| Stated goal |
Starting at the line that contains "right_glass();", copy every line down to the line that contains "obj.parent = empty", inclusive, exactly as it stands. Omit all other lines.

| Input records |
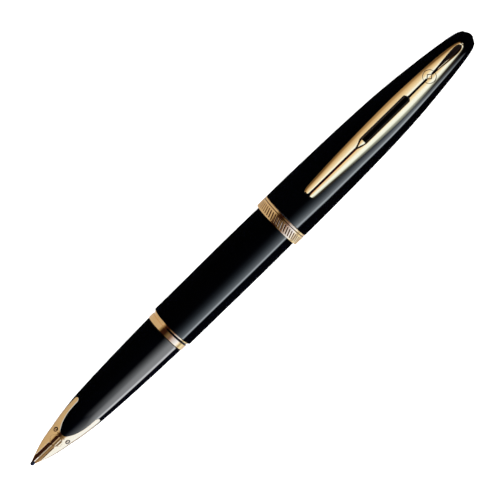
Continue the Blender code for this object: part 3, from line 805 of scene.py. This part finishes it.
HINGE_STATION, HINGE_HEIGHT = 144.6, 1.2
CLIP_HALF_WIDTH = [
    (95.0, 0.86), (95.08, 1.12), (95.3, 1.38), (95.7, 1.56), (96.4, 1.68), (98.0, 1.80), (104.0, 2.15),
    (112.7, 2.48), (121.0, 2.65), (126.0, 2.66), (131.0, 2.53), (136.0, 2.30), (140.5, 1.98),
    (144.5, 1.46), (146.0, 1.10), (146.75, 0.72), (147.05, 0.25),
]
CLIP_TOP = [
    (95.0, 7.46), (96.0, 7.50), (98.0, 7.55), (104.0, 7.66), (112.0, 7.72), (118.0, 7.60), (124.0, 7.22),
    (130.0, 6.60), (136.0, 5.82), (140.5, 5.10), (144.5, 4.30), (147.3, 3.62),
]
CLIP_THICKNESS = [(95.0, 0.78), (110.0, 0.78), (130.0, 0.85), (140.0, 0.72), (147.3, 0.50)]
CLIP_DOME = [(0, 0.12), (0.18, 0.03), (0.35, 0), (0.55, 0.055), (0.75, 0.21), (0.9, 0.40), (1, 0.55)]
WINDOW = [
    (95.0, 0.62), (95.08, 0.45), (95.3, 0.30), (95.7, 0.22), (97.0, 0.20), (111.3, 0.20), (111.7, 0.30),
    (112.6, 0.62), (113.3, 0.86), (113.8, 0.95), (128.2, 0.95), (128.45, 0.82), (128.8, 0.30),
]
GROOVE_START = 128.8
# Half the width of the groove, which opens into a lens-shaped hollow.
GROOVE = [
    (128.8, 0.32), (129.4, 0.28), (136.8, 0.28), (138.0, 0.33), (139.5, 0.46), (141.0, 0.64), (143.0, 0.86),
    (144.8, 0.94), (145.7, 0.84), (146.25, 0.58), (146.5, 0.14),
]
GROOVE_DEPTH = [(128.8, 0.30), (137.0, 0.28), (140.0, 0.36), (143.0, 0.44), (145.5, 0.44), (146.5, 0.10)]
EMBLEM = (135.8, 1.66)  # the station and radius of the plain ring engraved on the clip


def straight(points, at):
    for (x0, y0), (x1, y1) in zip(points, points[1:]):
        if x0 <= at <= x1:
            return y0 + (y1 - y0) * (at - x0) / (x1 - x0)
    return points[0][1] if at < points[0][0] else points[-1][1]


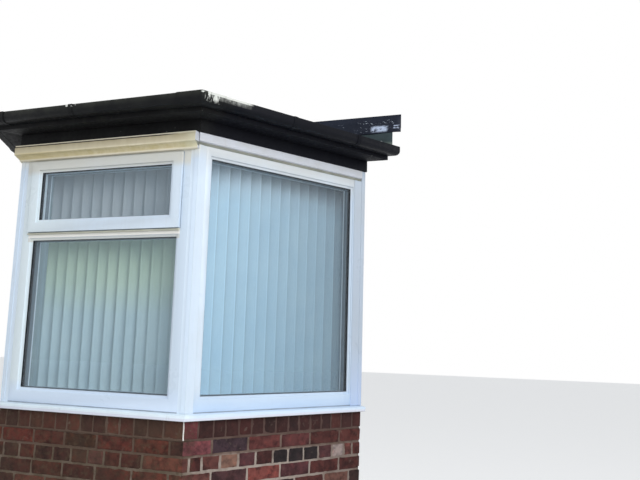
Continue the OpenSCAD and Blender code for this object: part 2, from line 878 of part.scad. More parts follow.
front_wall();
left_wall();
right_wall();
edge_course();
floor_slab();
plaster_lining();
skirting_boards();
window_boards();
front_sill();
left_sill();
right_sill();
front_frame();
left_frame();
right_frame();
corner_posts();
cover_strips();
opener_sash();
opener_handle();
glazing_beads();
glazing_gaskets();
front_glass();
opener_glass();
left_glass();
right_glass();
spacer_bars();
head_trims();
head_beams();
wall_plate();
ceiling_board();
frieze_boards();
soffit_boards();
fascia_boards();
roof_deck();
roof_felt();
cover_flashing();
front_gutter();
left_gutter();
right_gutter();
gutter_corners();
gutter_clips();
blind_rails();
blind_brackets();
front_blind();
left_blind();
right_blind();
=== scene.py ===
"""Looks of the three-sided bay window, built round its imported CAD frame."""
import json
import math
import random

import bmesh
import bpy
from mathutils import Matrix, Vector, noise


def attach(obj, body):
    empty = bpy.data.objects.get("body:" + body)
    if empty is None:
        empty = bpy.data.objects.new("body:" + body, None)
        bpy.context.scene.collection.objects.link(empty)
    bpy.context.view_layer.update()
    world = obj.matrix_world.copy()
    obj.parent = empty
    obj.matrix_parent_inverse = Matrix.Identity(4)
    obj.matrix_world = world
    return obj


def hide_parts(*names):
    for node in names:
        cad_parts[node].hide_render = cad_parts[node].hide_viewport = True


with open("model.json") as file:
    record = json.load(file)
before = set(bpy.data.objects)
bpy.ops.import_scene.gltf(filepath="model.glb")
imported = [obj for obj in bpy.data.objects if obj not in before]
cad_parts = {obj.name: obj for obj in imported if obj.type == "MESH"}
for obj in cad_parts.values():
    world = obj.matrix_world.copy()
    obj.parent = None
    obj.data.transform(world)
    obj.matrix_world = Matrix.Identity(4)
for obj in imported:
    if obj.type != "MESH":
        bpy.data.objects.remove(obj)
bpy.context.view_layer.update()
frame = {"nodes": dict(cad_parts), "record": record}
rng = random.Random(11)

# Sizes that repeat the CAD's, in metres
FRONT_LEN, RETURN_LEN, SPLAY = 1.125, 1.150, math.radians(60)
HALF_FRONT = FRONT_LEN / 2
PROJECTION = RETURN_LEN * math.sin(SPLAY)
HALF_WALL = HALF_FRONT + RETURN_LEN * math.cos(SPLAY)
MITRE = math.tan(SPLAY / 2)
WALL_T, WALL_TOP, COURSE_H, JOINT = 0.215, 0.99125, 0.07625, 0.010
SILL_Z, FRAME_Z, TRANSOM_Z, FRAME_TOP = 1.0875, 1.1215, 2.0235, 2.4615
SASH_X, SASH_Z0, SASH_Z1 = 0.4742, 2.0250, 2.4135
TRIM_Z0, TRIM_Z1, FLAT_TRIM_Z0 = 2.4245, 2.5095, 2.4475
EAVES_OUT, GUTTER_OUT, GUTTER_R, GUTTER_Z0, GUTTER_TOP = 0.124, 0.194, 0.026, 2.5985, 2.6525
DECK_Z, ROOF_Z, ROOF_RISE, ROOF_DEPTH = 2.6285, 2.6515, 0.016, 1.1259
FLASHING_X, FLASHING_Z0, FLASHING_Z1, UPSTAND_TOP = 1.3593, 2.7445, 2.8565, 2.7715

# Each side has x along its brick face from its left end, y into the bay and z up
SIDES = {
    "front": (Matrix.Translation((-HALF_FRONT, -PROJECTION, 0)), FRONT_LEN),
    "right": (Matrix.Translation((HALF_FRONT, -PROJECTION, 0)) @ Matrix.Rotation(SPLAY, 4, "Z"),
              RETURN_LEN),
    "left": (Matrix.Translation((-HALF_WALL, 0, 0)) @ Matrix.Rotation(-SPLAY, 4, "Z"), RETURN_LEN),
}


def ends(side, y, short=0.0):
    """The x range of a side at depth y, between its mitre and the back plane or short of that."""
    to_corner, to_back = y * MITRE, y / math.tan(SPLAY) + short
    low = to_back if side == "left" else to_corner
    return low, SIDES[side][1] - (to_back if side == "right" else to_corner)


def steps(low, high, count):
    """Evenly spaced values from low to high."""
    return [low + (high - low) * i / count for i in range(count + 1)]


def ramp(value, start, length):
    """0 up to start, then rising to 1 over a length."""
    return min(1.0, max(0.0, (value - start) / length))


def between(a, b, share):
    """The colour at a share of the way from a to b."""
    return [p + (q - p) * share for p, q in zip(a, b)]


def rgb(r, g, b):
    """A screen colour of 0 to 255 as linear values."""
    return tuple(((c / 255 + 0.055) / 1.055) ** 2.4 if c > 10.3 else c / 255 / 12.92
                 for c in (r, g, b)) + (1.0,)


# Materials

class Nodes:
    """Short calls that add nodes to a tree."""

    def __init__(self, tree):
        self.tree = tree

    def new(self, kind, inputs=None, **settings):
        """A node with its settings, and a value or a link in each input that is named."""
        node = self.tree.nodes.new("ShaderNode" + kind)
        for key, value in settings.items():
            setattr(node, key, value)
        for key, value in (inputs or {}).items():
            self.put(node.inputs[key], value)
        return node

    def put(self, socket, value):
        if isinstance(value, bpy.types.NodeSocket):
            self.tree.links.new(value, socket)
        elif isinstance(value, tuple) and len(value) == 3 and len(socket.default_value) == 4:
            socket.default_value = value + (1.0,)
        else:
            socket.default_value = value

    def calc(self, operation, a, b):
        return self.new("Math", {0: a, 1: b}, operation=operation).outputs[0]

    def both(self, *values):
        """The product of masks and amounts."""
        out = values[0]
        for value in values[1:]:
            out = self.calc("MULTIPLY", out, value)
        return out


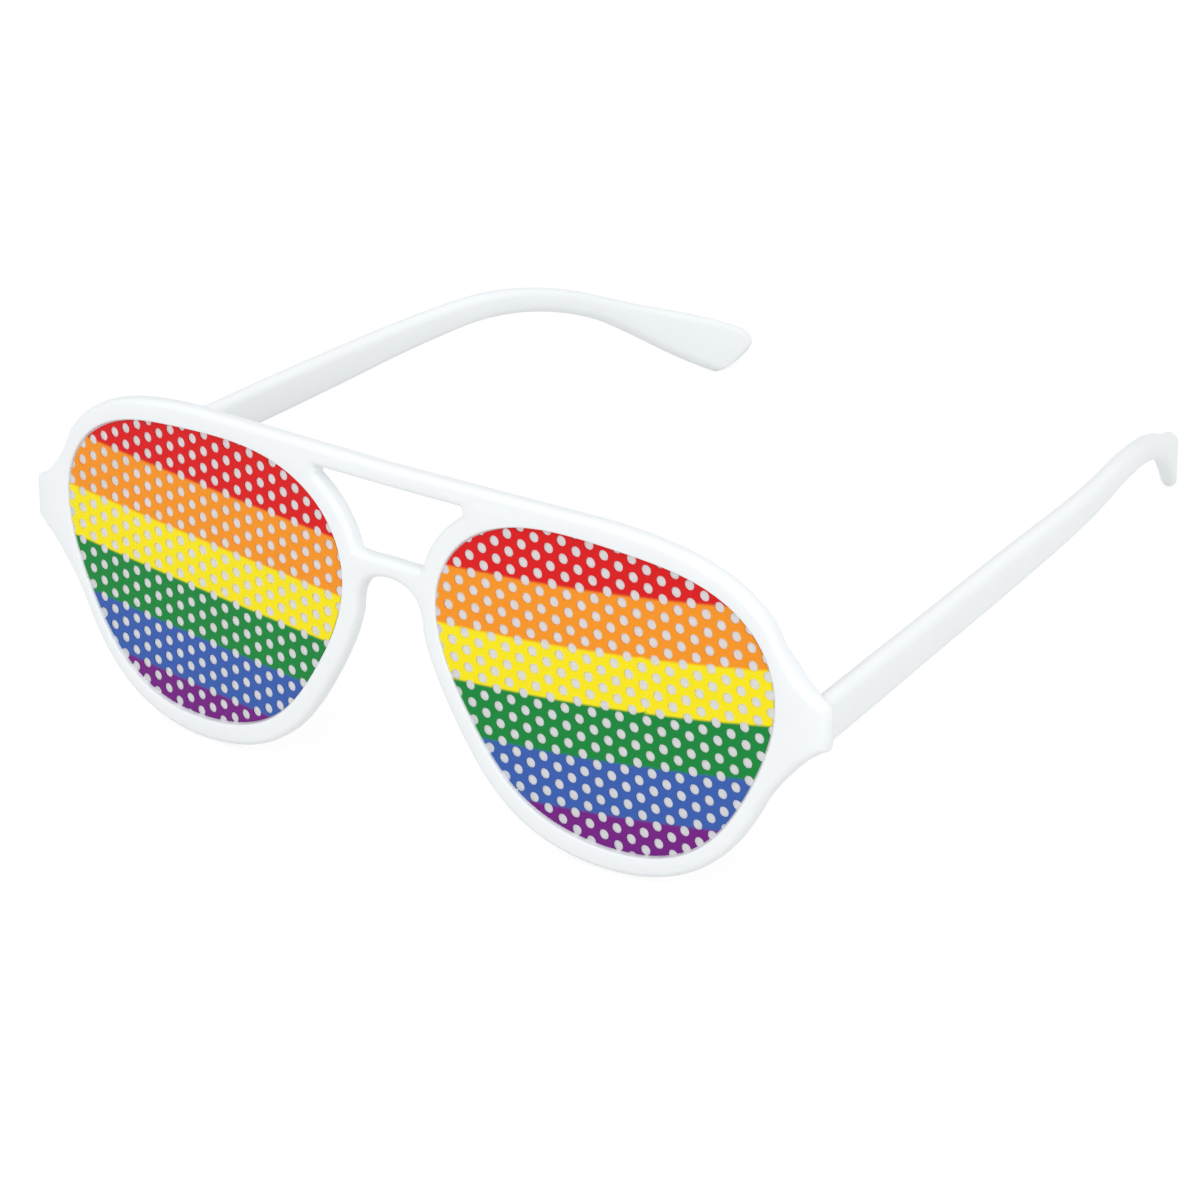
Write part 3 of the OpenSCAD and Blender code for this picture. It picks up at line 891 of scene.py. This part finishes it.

| Complete answer |
right_glass();
spacer_bars();
head_trims();
head_beams();
wall_plate();
ceiling_board();
frieze_boards();
soffit_boards();
fascia_boards();
roof_deck();
roof_felt();
cover_flashing();
front_gutter();
left_gutter();
right_gutter();
gutter_corners();
gutter_clips();
blind_rails();
blind_brackets();
front_blind();
left_blind();
right_blind();
=== scene.py ===
"""Looks of the three-sided bay window, built round its imported CAD frame."""
import json
import math
import random

import bmesh
import bpy
from mathutils import Matrix, Vector, noise


def attach(obj, body):
    empty = bpy.data.objects.get("body:" + body)
    if empty is None:
        empty = bpy.data.objects.new("body:" + body, None)
        bpy.context.scene.collection.objects.link(empty)
    bpy.context.view_layer.update()
    world = obj.matrix_world.copy()
    obj.parent = empty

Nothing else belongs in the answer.